Another table shows how in 2005 only slight increases in the vote were registered in southern regions plus Wales and Scotland while in the Midlands and the North there were reductions. Those Conservatives who exulted at their 31 gains were reminded that 18 of them were won because Labour voters switched to Lib Dems and others and only 18 because Labour voters changed to Conservatives.

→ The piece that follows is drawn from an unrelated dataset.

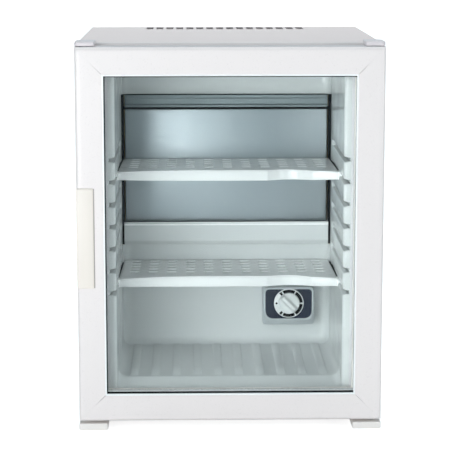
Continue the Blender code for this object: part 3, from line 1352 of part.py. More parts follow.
def make_cooling_unit():
    """The absorption unit: boiler, finned condenser, evaporator pipe, absorber and vessel."""
    half = JACKET_WIDTH / 2
    y_low, y_high = UNIT_Y - half, STRAP_FRONT - FIT
    left, right = BOILER_X - half, BOILER_X + half
    corners = [(left, y_low), (right, y_low), (right, y_high), (left, y_high)]
    outline = rounded(corners, [JACKET_ROUND] * 4, 3)
    jacket = prism("boiler_jacket", outline, "Z", JACKET_BOTTOM, JACKET_TOP, "galvanised")
    wall = JACKET_WALL
    low, high = (left + wall, y_low + wall), (right - wall, y_high - wall)
    corners = [low, (high[0], low[1]), high, (low[0], high[1])]
    inside = rounded(corners, [JACKET_ROUND - wall] * 4, 3)
    hollow = prism("jacket_hollow", inside, "Z", JACKET_BOTTOM - 0.01, JACKET_TOP - wall)
    axis = Vector((BOILER_X, UNIT_Y, 0))
    bore = rod("boiler_bore", BOILER_RADIUS + FIT, JACKET_BOTTOM, BOILER_TOP, axis, None, "Z", 20)
    heater_axis = axis + Vector((0, BOILER_RADIUS + HEATER_RADIUS + FIT, 0))
    heater_low = JACKET_BOTTOM - HEATER_SHOW
    heater_high = heater_low + HEATER_LENGTH
    cut(jacket, hollow, bore)
    rod("heater_cartridge", HEATER_RADIUS, heater_low, heater_high, heater_axis, "steel", "Z", 16, 0.001)
    rod("boiler_tube", BOILER_RADIUS, BOILER_BOTTOM, BOILER_TOP, axis, "black_pipe", "Z", 20, 0.001)

    start = (BOILER_X, UNIT_Y, BOILER_TOP + FIT)
    corner = (BOILER_X, UNIT_Y, CONDENSER_HEIGHT)
    end = (CONDENSER_END, UNIT_Y, CONDENSER_HEIGHT)
    condenser = tube("condenser", bent([start, corner, end], CONDENSER_BEND), CONDENSER_RADIUS, "black_pipe")
    fins = []
    for i in range(FIN_COUNT):
        x = FIN_FIRST + i * FIN_PITCH
        low = (x, UNIT_Y - FIN_SIZE / 2, CONDENSER_HEIGHT - FIN_SIZE / 2)
        high = (x + FIN_THICKNESS, UNIT_Y + FIN_SIZE / 2, CONDENSER_HEIGHT + FIN_SIZE / 2)
        fins.append((low, high))
    join(condenser, boxes("condenser_fins", fins))

    hairpin = bent(
        [
            (CONDENSER_END - FIT, UNIT_Y, CONDENSER_HEIGHT),
            (HAIRPIN_LEFT, UNIT_Y, CONDENSER_HEIGHT),
            (HAIRPIN_LEFT, UNIT_Y, EVAPORATOR_HIGH),
            (HAIRPIN_LEFT, EVAPORATOR_Y, EVAPORATOR_HIGH),
            (HAIRPIN_RIGHT, EVAPORATOR_Y, EVAPORATOR_HIGH),
            (HAIRPIN_RIGHT, EVAPORATOR_Y, EVAPORATOR_LOW),
            (TAIL_X, EVAPORATOR_Y, EVAPORATOR_LOW),
            (TAIL_X, UNIT_Y + COIL_BEND, EVAPORATOR_LOW),
            (TAIL_X, UNIT_Y + COIL_BEND, TAIL_TOP + FIT),
        ],
        PIPE_BEND,
    )
    tube("evaporator_tube", hairpin, EVAPORATOR_RADIUS, "galvanised")

    tube("absorber_coil", coil_route(), COIL_RADIUS, "black_pipe", 1)

    rod(
        "absorber_vessel",
        VESSEL_RADIUS,
        VESSEL_LEFT,
        VESSEL_RIGHT,
        (0, UNIT_Y, VESSEL_HEIGHT),
        "black_pipe",
        "X",
        20,
        0.006,
    )
    exchanger = bent(
        [
            (VESSEL_RIGHT + FIT, UNIT_Y, VESSEL_HEIGHT),
            (BOILER_X, UNIT_Y, VESSEL_HEIGHT),
            (BOILER_X, UNIT_Y, BOILER_BOTTOM - FIT),
        ],
        PIPE_BEND,
    )
    tube("heat_exchanger", exchanger, EXCHANGER_RADIUS, "black_pipe")

    lower_spots = (VESSEL_LEFT + SADDLE_INSET, VESSEL_RIGHT - SADDLE_INSET - SADDLE_WIDTH)
    upper_spots = (FIN_FIRST - SHEET, FIN_FIRST + (FIN_COUNT - 2) * FIN_PITCH - SHEET)
    straps = (
        ("lower_unit_strap", VESSEL_HEIGHT, lower_spots, UNIT_Y + VESSEL_RADIUS),
        ("upper_unit_strap", CONDENSER_HEIGHT, upper_spots, UNIT_Y + FIN_SIZE / 2),
    )
    strap_half = SIDE - SHEET - FIT
    for name, z, spots, touch in straps:
        strap = box(
            name,
            (-strap_half, STRAP_FRONT, z - STRAP_WIDTH / 2),
            (strap_half, STRAP_BACK, z + STRAP_WIDTH / 2),
            "galvanised",
        )
        blocks = []
        for x in spots:
            low = (x, touch + FIT, z - STRAP_WIDTH / 4)
            blocks.append((low, (x + SADDLE_WIDTH, STRAP_FRONT + STRAP / 2, z + STRAP_WIDTH / 4)))
        join(strap, boxes(name + "_saddles", blocks))

    width, depth, height = TERMINAL_SIZE
    low = (TERMINAL_X - width / 2, BACK_SHEET + FIT, TERMINAL_BOTTOM)
    high = (TERMINAL_X + width / 2, BACK_SHEET + FIT + depth, TERMINAL_BOTTOM + height)
    box("terminal_box", low, high, "black_plastic", 0.003, 2)
    gland_y = high[1] + FIT
    spot = (TERMINAL_X, 0, TERMINAL_BOTTOM + height / 2)
    inner, outer = -gland_y, -gland_y - GLAND_LENGTH
    profile = [
        (GLAND_BORE, inner),
        (GLAND_RADIUS, inner),
        (GLAND_RADIUS, inner - 0.003),
        (GLAND_RADIUS - 0.0015, inner - 0.0035),
        (GLAND_RADIUS - 0.0025, outer),
        (GLAND_BORE, outer),
        (GLAND_BORE, inner),
    ]
    turned("cord_gland", profile, spot, "black_plastic", "Y", 16)


def main():
    make_cabinet()
    make_foam_and_liner()
    make_evaporator()
    for name, groove in SHELF_GROOVES.items():
        make_shelf(name, groove)
    make_thermostat()
    make_door()
    make_hinges()
    make_feet()
    make_cooling_unit()


main()
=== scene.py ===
import bmesh
import bpy
import numpy as np
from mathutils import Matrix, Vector


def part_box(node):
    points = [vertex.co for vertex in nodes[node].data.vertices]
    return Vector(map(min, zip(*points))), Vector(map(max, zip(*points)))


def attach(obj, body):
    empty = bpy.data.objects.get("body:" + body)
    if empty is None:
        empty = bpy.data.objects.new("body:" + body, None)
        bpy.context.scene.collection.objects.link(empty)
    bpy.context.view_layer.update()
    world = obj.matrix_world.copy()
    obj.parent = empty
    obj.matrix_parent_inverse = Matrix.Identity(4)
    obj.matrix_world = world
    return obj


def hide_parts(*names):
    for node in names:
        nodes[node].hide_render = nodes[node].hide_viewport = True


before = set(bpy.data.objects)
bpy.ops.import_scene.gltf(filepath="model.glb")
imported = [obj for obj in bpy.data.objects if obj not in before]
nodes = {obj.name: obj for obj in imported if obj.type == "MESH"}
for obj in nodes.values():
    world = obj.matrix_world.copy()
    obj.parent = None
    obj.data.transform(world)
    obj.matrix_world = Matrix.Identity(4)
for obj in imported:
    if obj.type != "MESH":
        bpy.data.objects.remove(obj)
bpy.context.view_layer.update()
print("frame loaded,", len(nodes), "nodes")


def linear(hexColour):
    # sRGB to linear: c / 12.92 in the darks, ((c + 0.055) / 1.055) ^ 2.4 above
    c = np.array([int(hexColour[i:i + 2], 16) / 255 for i in (1, 3, 5)])
    return (*np.where(c <= 0.04045, c / 12.92, ((c + 0.055) / 1.055) ** 2.4), 1.0)


def addNode(tree, kind, inputs={}, **settings):
    # each input is a value, a socket, or a node whose first output is meant
    node = tree.nodes.new("ShaderNode" + kind)
    for key, value in settings.items():
        setattr(node, key, value)
    for key, value in inputs.items():
        if isinstance(value, bpy.types.Node):
            value = value.outputs[0]
        if isinstance(value, bpy.types.NodeSocket):
            tree.links.new(value, node.inputs[key])
        else:
            node.inputs[key].default_value = value
    return node


def pick(values, names):
    return [values[name] for name in names.split()]


def emptyTree(owner):
    owner.use_nodes = True
    owner.node_tree.nodes.clear()
    return owner.node_tree


def newFinish(name):
    # an empty material, its tree and Object coordinates
    material = bpy.data.materials.new(name)
    tree = emptyTree(material)
    return material, tree, addNode(tree, "TexCoord").outputs["Object"]


def closeFinish(tree, colour, rough, bump, sockets):
    shader = addNode(tree, "BsdfPrincipled", {"Base Color": colour.outputs[2], "Roughness": rough, "Normal": bump,
                                              **sockets})
    addNode(tree, "OutputMaterial", {"Surface": shader})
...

Those optimists who are waiting for Blair to go have to accept the evidence that his near certain successorm Gordon Brown is even more popular and hugely more trusted: polls show Labour with Brown as leader would have attracted 48% of the vote in 2005 compared with the 37% Blair managed. More worrying perhaps is that the well springs of the Conservatives' huge historical success are drying up. While the party had led Labour among ABC1 voters by 35% in 1974 and stayed at 30% plus until 1992, it collapsed to 5% in 1997 and sunk to 1% in 2005. Similar stories are told by a look at other key demographic groups like women and the 25-45 age group. Age profiles revealed that increasingly older people were those who voted Conservative; moreover while 67% claimed 'Britain was a better country to live in 20 or 30 years ago.' compared with 51% of non Tory voters. The threat of the Lib dems is illustrated by the 189 seats in which that party came second in 2005 compared with 109 in 2001.

The table on values shows 52% of voters felt that Labour and the Lib Dems 'shared my values' compared with 34% who said the same of the Conservatives. After this a devastating battery of evidence the rport confronts Conservatives with the bald statement: 'No Change, No Chance'. Talk about pictures saying more than a thousand words.